David Resnick was supposed to take the son of a family friend, T.M., 9, to Disneyland as part of cross-country work trip since he was a long-haul truck driver, but they did not go there. Instead they drove through Washington state, with Resnick sexually abusing T.M. He also brandished a firearm once against T.M. after they were pulled over, threatening T.M. and telling him not to tell the police officer about what had happened or he would “kill you and your family.”

T.M. did not initially tell anyone about what had happened, and later Resnick invited T.M. and his friend K.M. to a “pool party” at a local Comfort Inn. T.M. got in a fight with K.M. and was sent home, but K.M. was abused. K.M. later told his mother, and Resnick pleaded guilty to child pornography charges in Florida. He was charged in the Northern District of Indiana with aggravated sexual abuse of a minor, interstate transportation of child pornography, brandishing a firearm in furtherance of a crime of violence and being a felon in possession of a firearm. He was found guilty on all charges and he appealed.

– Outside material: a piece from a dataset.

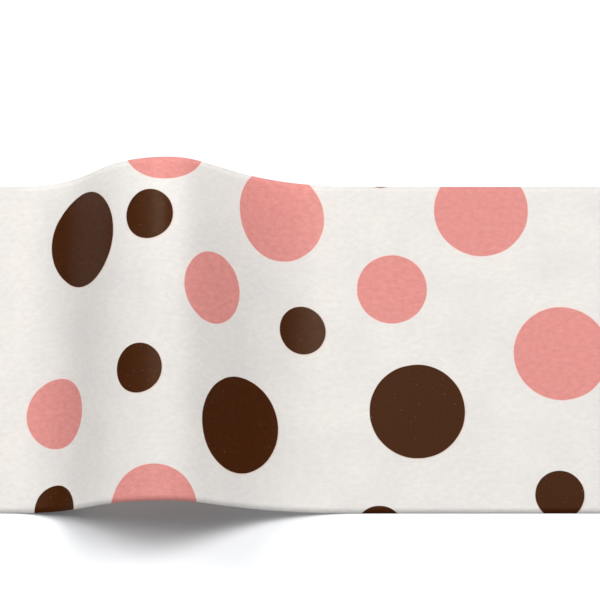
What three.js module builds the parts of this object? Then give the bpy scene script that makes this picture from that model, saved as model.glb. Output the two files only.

Chief Judge Diane Wood wrote the opinion for the majority in the case. On the gun charge, she said T.M. didn’t need to be “metaphysically positive” Resnick was brandishing a gun. Also, T.M.’s “pretty sure” comment when asked it was a gun doesn’t mean he wasn’t sure at all. Resnick always carried a gun on his trips as well.

Wood also wrote that K.M.’s testimony was property admitted, and there is no rule limiting instruction when potentially prejudicial testimony is offered as Resnick claimed. Resnick doesn’t say why the instruction the judge gave should not have been used and doesn’t explain how K.M.’s testimony should be limited as he says it should be.

Resnick did not object to his refusal to take a polygraph test being admitted at trial. He claimed the evidence of his refusal violated his Fifth Amendment rights, but Wood wrote a Fifth Amendment violation is not structural error.

“We have never before held that the refusal to take a polygraph implicates the Fifth Amendment. Moreover, Resnick’s refusal to take a polygraph was mentioned only once by each side during the closing, the evidence against him was very strong and his defense did not depend on his credibility because he did not take the stand at trial,” Wood wrote.

Judge William Bauer dissented in the case. He said he would remand the case for retrial because the District Court committed plain error by admitting Resnick’s refusal to submit to a polygraph test into evidence. Bauer wrote the evidence “had the effect of replacing the jury as factfinder and convicting Resnick by judicial fiat, not by the evidence presented.”

He wrote that not only does the refusal incriminate Resnick, but it also assumes that polygraphs themselves are valid evidence, which Bauer said they are plainly not.

The case is United States of America v. David A. Resnick, 14-3791.